These recommendations shall be discussed at the meeting with DOCS and
Martin Marietta shall be entitled to suggest changes or modifications to
the recommendations that would make them less onerous or more
acceptable and Vibra- Tech shall consider Martin Marietta's comments in
that regard. Within ten (10) days after the meeting, however, Vibra-Tech
shall finalize its recommendation and Martin Marietta agrees to implement
such commercially reasonable recommendations as expeditiously as is
commercially practicable, given the nature ofthe recommendations.
3.
Martin Marietta further agrees to grant Vibra-Tech access to its records
upon request by the DOCS for the purpose of Vi bra-Tech auditing them to
determine that Martin Marietta is complying with the reporting obligations
with respect to Reportable Events contained herein. Any audit report by
Vibra- Tech shall report only whether Martin Marietta has complied with
its reporting obligations herein and, if it has not, the instances and manner
in which it has not complied, including the information and data required
to be submitted by Martin Marietta for any Reportable Event.
4.
In January of each year, Vibra-Tech shall review Martin Marietta's
blasting records and blasting programs for the prior year for the purpose of
making such recommendations as Vibra- Tech believes may reasonably be
necessary to reflect changes in the state of blasting technology that have
become commercially practicable. Martin Marietta agrees to consider the
recommended changes in good faith, and to implement those that do not
unreasonably interfere with its operations and are commercially
practicable, but otherwise shall be under no obligation to implement them
so long as it has less than three Reportable Events during the previous
calendar year.
5. An airblast measurement in excess of 127dB shall also be deemed a
Reportable Event and the occurrence of three such airblast Reportable
Events shall trigger the requirements set forth above in subparagraph (2)
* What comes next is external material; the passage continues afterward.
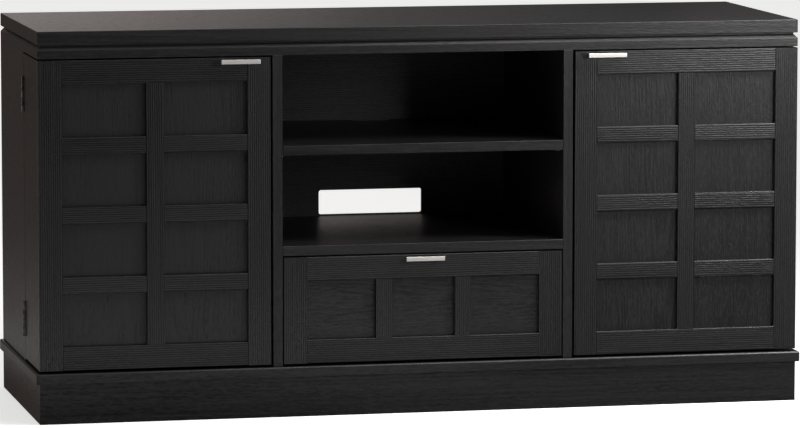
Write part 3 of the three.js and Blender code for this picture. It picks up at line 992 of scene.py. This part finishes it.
def build_doors():
    """Two deep box doors, each a panelled front on an open-backed box with racks."""
    for side_name, _ in SIDES:
        door = f"door_{side_name}"
        low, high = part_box(f"{door}_frame")
        columns = even_runs(low.x + DOOR_STILE, high.x - DOOR_STILE, DOOR_COLUMNS, DOOR_MUNTIN)
        rows = even_runs(low.z + DOOR_RAIL, high.z - DOOR_RAIL, DOOR_ROWS, DOOR_CROSS_RAIL)
        panelled_front(f"{door}_frame", DOOR_STILE, DOOR_RAIL, columns, rows)
        plain_board(f"{door}_panel", Z, THIN_ARRIS)
        plain_board(f"{door}_outer_side", Z, SEAM_ARRIS, holes=barrel_rebates(side_name))
        plain_board(f"{door}_inner_side", Z)
        for part in ("box_bottom", "box_top", "rack_1", "rack_2"):
            plain_board(f"{door}_{part}", X)
        bar_pull(f"{door}_handle", door)


def build_drawer():
    """Panelled front on a plain box."""
    low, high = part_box("drawer_frame")
    half = DRAWER_MIDDLE_PANEL / 2
    columns = [
        (low.x + DRAWER_STILE, -half - DRAWER_MUNTIN),
        (-half, half),
        (half + DRAWER_MUNTIN, high.x - DRAWER_STILE),
    ]
    rows = [(low.z + DRAWER_RAIL, high.z - DRAWER_RAIL)]
    panelled_front("drawer_frame", DRAWER_STILE, DRAWER_RAIL, columns, rows)
    plain_board("drawer_panel", X, THIN_ARRIS)
    plain_board("drawer_side_left", Y)
    plain_board("drawer_side_right", Y)
    plain_board("drawer_back", X)
    plain_board("drawer_floor", X, THIN_ARRIS)
    bar_pull("drawer_handle", "drawer")


# ---------------------------------------------------------------- ironmongery


def hinge_leaf(side_name, side, place, kind, first_knuckle):
    """One leaf of a hinge: a plate with rounded corners, and every second knuckle from its first.
    Screws hold it to the edge that it lies on."""
    node = f"hinge_{side_name}_{place}_{kind}_leaf"
    low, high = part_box(node)
    axis_x, axis_y = barrel_axis(side_name)
    inner_x = high.x if side < 0 else low.x
    if kind == "case":
        plate_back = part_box(f"side_board_{side_name}")[0].y
        plate_front = plate_back - LEAF_THICK
    else:
        plate_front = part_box(f"door_{side_name}_outer_side")[1].y
        plate_back = plate_front + LEAF_THICK
    work = bmesh.new()
    edge_x = axis_x - side * (BARREL_RADIUS + KNUCKLE_GAP)
    left, right = min(edge_x, inner_x), max(edge_x, inner_x)
    outline = rounded_corners(left, right, low.z, high.z, LEAF_CORNER, IRON_CORNER_STEPS)
    prism(work, outline, plate_front, plate_back, upright=True)
    pitch = (high.z - low.z + KNUCKLE_GAP) / KNUCKLES
    for i in range(first_knuckle, KNUCKLES, 2):
        bottom = low.z + i * pitch
        top = bottom + pitch - KNUCKLE_GAP
        block(
            work,
            (min(axis_x, edge_x), plate_front, bottom + KNUCKLE_EASE),
            (max(axis_x, edge_x), plate_back, top - KNUCKLE_EASE),
        )
        rolled = bmesh.new()
        centre = (axis_x, axis_y, (bottom + top) / 2)
        cylinder(rolled, centre, Z, BARREL_RADIUS, top - bottom, BARREL_SEGMENTS)
        ease(rolled, KNUCKLE_EASE)
        join(work, rolled)
    body = "case" if kind == "case" else f"door_{side_name}"
    piece = set_in_place(f"{node}_plate", to_mesh(work, node), body, hinge_steel, [node])
    shade_eased(piece, IRON_SMOOTH_ANGLE)
    face, outward = (plate_front, -1) if kind == "case" else (plate_back, 1)
    screw_x = (edge_x + inner_x) / 2
    spots = [(screw_x, face, low.z + share * (high.z - low.z)) for share in LEAF_SCREW_SHARES]
    screws(f"{node}_screws", spots, Vector((0, outward, 0)), body, LEAF_SCREW_PROUD)


def screws(name, spots, outward, body, proud):
    """Cross-head screws at these places, facing outward and standing proud of the face by that much."""
    head = bmesh.new()
    cylinder(head, (0, 0, -SCREW_HEAD_DEEP / 2), Z, SCREW_HEAD, SCREW_HEAD_DEEP)
    ease(head, SCREW_EASE, steps=2)
    arms = bmesh.new()
    arm, half = CROSS_ARM, CROSS_WIDE / 2
    quarter = [(half, -arm), (half, -half), (arm, -half)]
    plus = []
    for _ in range(4):
        plus += quarter
        quarter = [(-y, x) for x, y in quarter]
    prism(arms, plus, -CROSS_DEEP, CUT_PAST, upright=False)
    bmesh.ops.recalc_face_normals(arms, faces=arms.faces)
    cut = cut_out(to_mesh(head, "head"), arms)
    turn = outward.to_track_quat("Z", "Y").to_matrix().to_4x4()
    work = bmesh.new()
    for spot in spots:
        spin = Matrix.Rotation(sawing.uniform(0, math.pi / 2), 4, "Z")
        where = Matrix.Translation(Vector(spot) + outward * proud) @ turn @ spin
        placed = cut.copy()
        placed.transform(where)
        work.from_mesh(placed)
        bpy.data.meshes.remove(placed)
    bpy.data.meshes.remove(cut)
    piece = set_in_place(name, to_mesh(work, name), body, screw_steel)
    shade_eased(piece, IRON_SMOOTH_ANGLE)


def build_catches():
    """Magnetic catches on the dividers and the steel plates on the doors that they hold."""
    for side_name, side in SIDES:
        node = f"door_catch_{side_name}"
        low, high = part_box(node)
        work = bmesh.new()
        block(work, (low.x, low.y + POLE_PROUD, low.z), high)
        ease(work, HOUSING_EASE)
        for share in POLE_SHARES:
            x = low.x + share * (high.x - low.x)
            block(
                work,
                (x - POLE_HALF, low.y, low.z + POLE_INSET),
                (x + POLE_HALF, low.y + POLE_PROUD, high.z - POLE_INSET),
            )
        mesh = to_mesh(work, node)
        shade_eased(set_in_place(f"{node}_housing", mesh, "case", hinge_steel, [node]))
        face_x = high.x if side > 0 else low.x
        middle_y = (low.y + high.y) / 2
        levels = (low.z + HOUSING_SCREW_INSET, high.z - HOUSING_SCREW_INSET)
        spots = [(face_x, middle_y, z) for z in levels]
        screws(f"{node}_screws", spots, Vector((side, 0, 0)), "case", HOUSING_SCREW_PROUD)

        node = f"door_{side_name}_strike_plate"
        body = f"door_{side_name}"
        low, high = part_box(node)
        work = bmesh.new()
        outline = rounded_corners(low.x, high.x, low.z, high.z, PLATE_CORNER, IRON_CORNER_STEPS)
        prism(work, outline, low.y, high.y, upright=True)
        bmesh.ops.recalc_face_normals(work, faces=work.faces)
        ease(work, PLATE_EASE, steps=2)
        mesh = to_mesh(work, node)
        shade_eased(set_in_place(f"{node}_steel", mesh, body, hinge_steel, [node]))
        middle_x = (low.x + high.x) / 2
        levels = (low.z + PLATE_SCREW_INSET, high.z - PLATE_SCREW_INSET)
        spots = [(middle_x, high.y, z) for z in levels]
        screws(f"{node}_screws", spots, Vector((0, 1, 0)), body, PLATE_SCREW_PROUD)


def build_hinges():
    """Five-knuckle butt hinges, three knuckles on the case and two on the door."""
    for side_name, side in SIDES:
        for place in HINGE_PLACES:
            hinge_leaf(side_name, side, place, "case", 0)
            hinge_leaf(side_name, side, place, "door", 1)


def build_runners():
    """The drawer's channels keep their CAD shape, in zinc plate."""
    for node, shape in frame["nodes"].items():
        if node.startswith("runner_"):
            shape.data.materials.clear()
            shape.data.materials.append(zinc)


# ---------------------------------------------------------------- studio


def stage_set(name, work, material):
    """Stands a worked shape in the studio as part of its stage."""
    piece = bpy.data.objects.new(name, to_mesh(work, name))
    bpy.context.scene.collection.objects.link(piece)
    piece.data.materials.append(material)
    return piece


def build_floor():
    """A plain pale floor that runs into a pale wall all round. The lacquer doesn't mirror either of them,
    so that it shows the studio's darker surroundings."""
    work = bmesh.new()
    bmesh.ops.create_grid(work, x_segments=20, y_segments=20, size=FLOOR_REACH)
    floor = stage_set("studio_floor", work, painted_studio_floor())
    floor.visible_glossy = False

    work = bmesh.new()
    bmesh.ops.create_cone(
        work,
        cap_ends=False,
        segments=96,
        radius1=WALL_REACH,
        radius2=WALL_REACH,
        depth=FLOOR_REACH,
    )
    wall = stage_set("studio_wall", work, lit_studio_wall())
    for kind in ("visible_diffuse", "visible_glossy", "visible_transmission", "visible_shadow"):
        setattr(wall, kind, False)


def graded_light():
    """A lit card's face: dark at its very end, then bright, then fading along its length."""
    material, tree = new_finish("graded_studio_card")
    along = add(tree, "SeparateXYZ", {"Vector": add(tree, "TexCoord").outputs["Object"]}).outputs["X"]
    share = add(tree, "MapRange", {"Value": along, "From Min": CARD_LEFT, "From Max": CARD_RIGHT})
    fading = add(
        tree,
        "ValToRGB",
        {"Fac": share.outputs["Result"]},
        [
            (0.0, grey(0.0)),
            (0.12, linear("#fff3ee")),
            (0.3, linear("#e6d9d4")),
            (0.65, linear("#706b69")),
            (1.0, grey(0.0)),
        ],
    ).outputs["Color"]
    glow = add(tree, "Emission", {"Color": fading, "Strength": CARD_STRENGTH})
    add(tree, "OutputMaterial", {"Surface": glow.outputs["Emission"]})
    return material


def build_card():
    """A tall card behind, lit at its left end and fading to the right, which the polished top mirrors."""
    work = bmesh.new()
    foot = [(CARD_LEFT, CARD_FOOT), (CARD_RIGHT, CARD_FOOT)]
    top = [(CARD_RIGHT, CARD_TOP), (CARD_LEFT, CARD_TOP)]
    work.faces.new([work.verts.new((x, CARD_BEHIND, z)) for x, z in foot + top])
    card = stage_set("studio_card", work, graded_light())
    card.visible_camera = False
    card.visible_shadow = False


def softbox(name, place, target, width, height, power):
    """A rectangular soft light that faces a point. The lacquer mirrors it, but the camera never sees it."""
    data = bpy.data.lights.new(name, "AREA")
    data.shape = "RECTANGLE"
    data.size = width
    data.size_y = height
    data.energy = power
    light = bpy.data.objects.new(name, data)
    bpy.context.scene.collection.objects.link(light)
    light.location = place
    light.rotation_euler = (Vector(target) - Vector(place)).to_track_quat("-Z", "Y").to_euler()
    light.visible_camera = False


def build_sky():
    """Soft light from overhead, in a studio that is dim at eye level. Low down it is a little brighter in
    front, and a warm wall stands a little brighter behind."""
    world = bpy.data.worlds.new("studio_sky")
    bpy.context.scene.world = world
    world.use_nodes = True
    tree = world.node_tree
    tree.nodes.clear()
    apart = add(tree, "SeparateXYZ", {"Vector": add(tree, "TexCoord").outputs["Generated"]})
    height = add(tree, "MapRange", {"Value": apart.outputs["Z"], "From Min": -1.0, "From Max": 1.0})
    overhead, low_front = (
        add(tree, "ValToRGB", {"Fac": height.outputs["Result"]}, stops).outputs["Color"]
        for stops in (
            [(0.66, grey(0.0)), (0.78, grey(SKY_OVERHEAD))],
            [(0.44, grey(SKY_LOW_FRONT)), (0.5, grey(SKY_LEVEL))],
        )
    )
    wall_top = add(tree, "MapRange", {"Value": apart.outputs["Z"], "From Min": 0.3, "From Max": 0.15})
    front = add(tree, "MapRange", {"Value": apart.outputs["Y"], "From Min": 0.1, "From Max": -0.1})
    inputs = {0: wall_top.outputs["Result"], 6: grey(0.0), 7: grey(SKY_BEHIND)}
    behind = add(tree, "Mix", inputs, data_type="RGBA").outputs[2]
    inputs = {0: 1.0, 6: behind, 7: linear("#ffe8df")}
    warmed = add(tree, "Mix", inputs, data_type="RGBA", blend_type="MULTIPLY").outputs[2]
    inputs = {0: front.outputs["Result"], 6: warmed, 7: low_front}
    level = add(tree, "Mix", inputs, data_type="RGBA").outputs[2]
    both = add(tree, "Mix", {0: 1.0, 6: overhead, 7: level}, data_type="RGBA", blend_type="ADD").outputs[2]
    sky = add(tree, "Background", {"Color": both, "Strength": 1.0})
    add(tree, "OutputWorld", {"Surface": sky.outputs["Background"]})


# Each soft light: where it is, the point it faces, its width and height in metres, and its power in watts.
SOFT_LIGHTS = {
    "key_close_right": ((1.3, -0.85, 1.5), (0.74, -0.25, 0.78), 0.4, 0.4, 25),
    "key_right": ((1.45, -2.3, 1.12), (0.4, -0.25, 0.65), 0.7, 0.7, 14.5),
    "strip_overhead": ((0.7, -0.8, 1.9), (0.7, -0.65, 0.0), 1.2, 0.45, 14),
    "strip_left": ((-2.8, 0.0, 0.6), (-0.8, 0.0, 0.6), 0.25, 1.2, 2.5),
    "bounce_front": ((0.3, -1.9, 0.02), (0.3, -1.9, 1.0), 3.5, 2.6, 3.4),
    "bounce_low_left": ((-0.4, -0.9, 0.02), (-0.4, -0.9, 1.0), 1.3, 0.8, 1.5),
    "bounce_behind_left": ((-1.25, 1.3, 0.02), (-1.25, 1.3, 1.0), 0.8, 2.0, 0.42),
    "bounce_left_foot": ((-1.2, 0.4, 0.02), (-1.2, 0.4, 1.0), 0.6, 1.5, 0.55),
}


def build_studio():
    """The floor and wall, the sky, the card behind, and the soft lights."""
    build_floor()
    build_sky()
    build_card()
    for name, (place, target, width, height, power) in SOFT_LIGHTS.items():
        softbox(name, place, target, width, height, power)
    bpy.context.scene.view_settings.view_transform = "Standard"


def build_camera():
    """A long lens from the left, a little above the top."""
    data = bpy.data.cameras.new("studio_camera")
    data.sensor_width = CAMERA_SENSOR
    data.lens = CAMERA_LENS
    data.clip_end = CAMERA_SIGHT
    camera = bpy.data.objects.new("studio_camera", data)
    bpy.context.scene.collection.objects.link(camera)
    camera.location = CAMERA_PLACE
    camera.rotation_euler = Euler((math.radians(90 - CAMERA_DOWN), 0, math.radians(CAMERA_TURN)))
    bpy.context.scene.camera = camera


build_top()
build_base()
build_case()
build_doors()
build_drawer()
build_hinges()
build_catches()
build_runners()
build_studio()
build_camera()

bpy.context.view_layer.update()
above. Airblast and vibration Reportable Events shall not be combined to
trigger the requirements of subparagraph (2) above.
6. In the event Vibra- Tech is unable to serve in the capacity described
hereinabove, Martin Marietta shall propose to DOCS another nationally
recognized engineer with experience in mining activities such as those
undertaken by Martin Marietta on the Real Estate. Such replacement shall
be reasonably acceptable to DOCS.
Ill. Studies and Monitoring.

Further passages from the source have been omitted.